Thursday, January 8, 2009

Weeds II (the origin of the species)

Like “Babies” and “Your Sister’s Clothes,” or the Inside Susan trilogy, “Weeds” and this song work hand-in-hand. Here, the connection is especially blatant, since the songs serve as the first two tracks on We Love Life. Unlike the anthemic “Weeds,” this track is spookily electronic, laced with the eerie vocals of The Swingle Singers. But “Weeds II” is even less successful. With his spoken-word monologue, Jarvis threads his central metaphor (weeds = social outcasts) cleanly and fairly cleverly. But none of the lines really sting, and there’s no real pay-off line either. It’s arguably his most unmemorable monologue song, with none of the atmosphere of, say, “Sheffield: Sex City.”

Saturday, January 3, 2009

Le Roi Des Fourmis

Pulp recorded this for a tribute to French singer Michel Polnareff in 1993, but it wasn’t released until 1999, by which point the band’s sound had evolved considerably (not to mention the completed transition of guitar players, from Russell Senior to Mark Webber). So upon release, this song must’ve seemed like a strange capsule to a time when the band was eagerly but innocently indulging their most poptastic impulses, filling the arrangement with glam keyboards, boisterous drums and hilarious guitar riffs.
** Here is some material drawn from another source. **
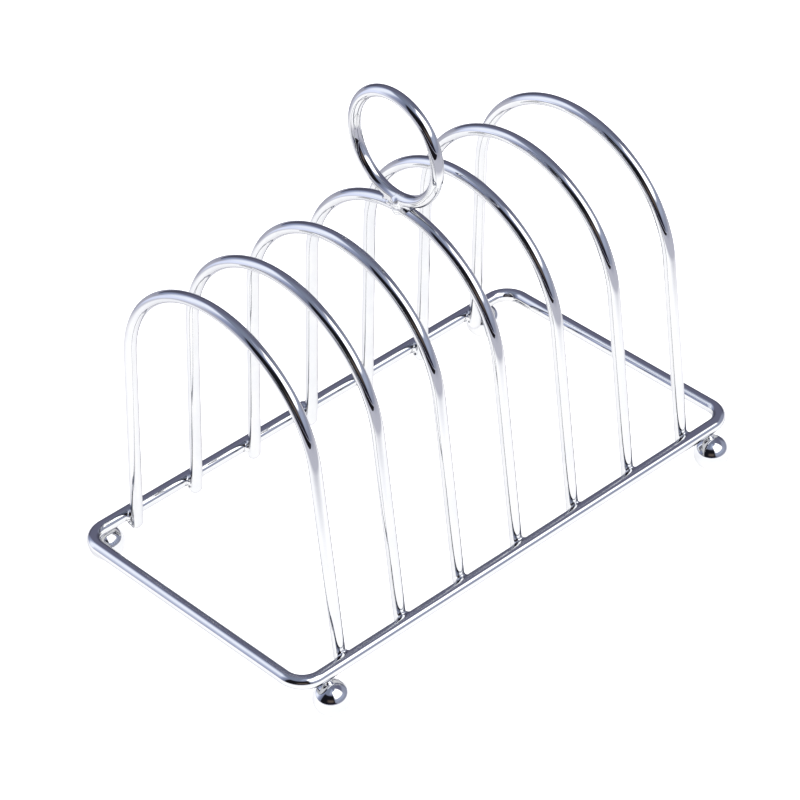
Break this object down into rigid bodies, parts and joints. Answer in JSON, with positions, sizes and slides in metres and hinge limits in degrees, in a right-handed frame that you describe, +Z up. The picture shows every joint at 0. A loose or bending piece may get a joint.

On top of all this, Jarvis delivers a ridiculously camp vocal performance; the song is in French, he doesn’t pretend to understand it and he has a ball with it all the same. There is one spoken English line: “At ten thirty-five precisely I realized I had nowhere left to fall and from that moment it began to get better. Being small and innocent could be an advantage sometimes,” which sure sounds like it came from Jarvis’ pen. Reportedly, he planned to sing the entire song in English, but the translated lyrics made no sense at all. The song’s title, by the way, translates as “The King of the Ants.”